LGBTQ-themed features are more common at the specialty box office— like Oscar winners Moonlight and Call Me by Your Name, which launched in four theaters apiece. Love, Simon will be premiering in over 2000. Berlanti asked the studio to “sell it as they would any other teen rom-com, the same size and scope” and “not hide or obfuscate in any way what the movie is about.”
Fox has experience in the YA market, having released The Fault in Our Stars ($307 million at the box office) and Paper Towns ($85 million), both of which were also Fox 2000 titles.
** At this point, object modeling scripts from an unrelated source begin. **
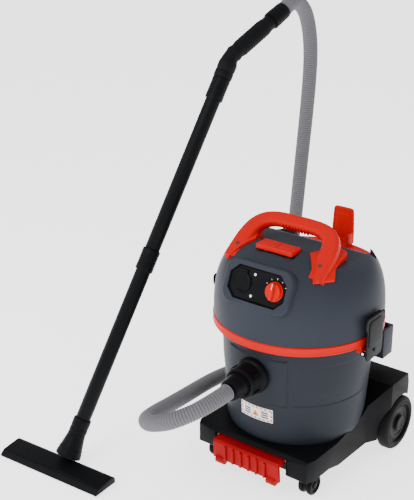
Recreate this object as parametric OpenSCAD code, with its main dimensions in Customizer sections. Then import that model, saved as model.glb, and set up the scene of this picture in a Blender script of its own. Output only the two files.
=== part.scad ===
// Wet and dry shop vacuum: a round tank under a red-ringed motor head, on a wheeled
// trolley, with its hose, two-piece wand and floor nozzle.
// Front faces -Y, +Z is up, and the origin is on the floor under the tank's axis.

/* [Tank] */
// Outer radius of the tank at its rim
tank_r = 180; // [150:1:220]
// Outer radius of the tank just above its rounded foot
foot_r = 163; // [135:1:200]
// Height of the tank's underside above the floor
floor_z = 92; // [80:1:120]
// Height of the tank's rim flange above the floor
rim_z = 370; // [300:1:460]
// Wall thickness of the tank
tank_wall = 3.5; // [2.5:0.5:5]
// How far the red rim ring stands out past the tank's wall
ring_proud = 20; // [16:1:26]
// Height of the red rim ring
ring_h = 23; // [18:1:30]

/* [Suction inlet] */
// Height of the inlet's centre below the rim flange
inlet_drop = 84; // [75:1:100]
// Radius of the inlet's black mounting flange
port_r = 43; // [38:1:48]
// Outer radius of the hose
hose_r = 19; // [15:1:22]

/* [Head] */
// Height of the head above the rim ring
head_h = 188; // [165:1:210]
// Wall thickness of the head's shell
head_wall = 3; // [2.5:0.5:4]
// Depth of the deck under the carrying handle below the head's top
deck_drop = 31; // [24:1:36]
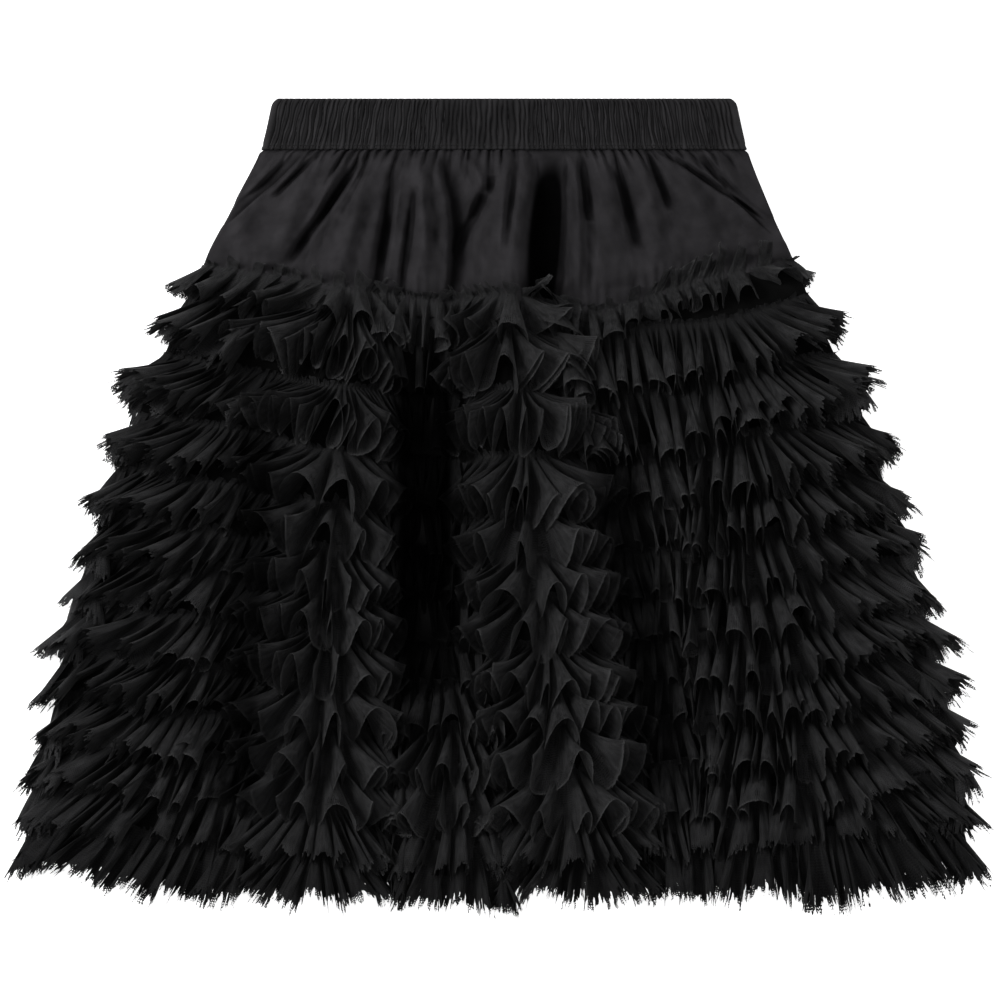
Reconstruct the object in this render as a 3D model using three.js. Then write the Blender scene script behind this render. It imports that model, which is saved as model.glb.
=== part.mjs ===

The Love, Simon trailer premiered in theaters in December ahead of 20th Century Fox’s The Greatest Showman, which had an audience skewed younger and female, the target demographic for YA films.
Love, Simon marketing materials have leant in to the film’s LGBTQ themes. TV spots ran during NBC’s revival of Will & Grace, while billboards hit N.Y. and L.A. with geographically tailored copy that reads “Dear NY, Any Yankees interested in switching teams?” and “Dear LA, Which way to WEHO? Asking for a friend.” The movie’s Twitter account, which boasts over thirty thousand followers, has been tweeting notes from “Simon” to Queer Eye star Jonathan Van Ness and Olympian Adam Rippon.
“There was a time when we saw LGBTQ content and storylines sidelined in marketing,” says GLAAD vp programs Zeke Stokes. “I think marketers thought they were going to pull a fast one and get audiences into theaters for something they weren’t sold. This presents itself as exactly what it is.”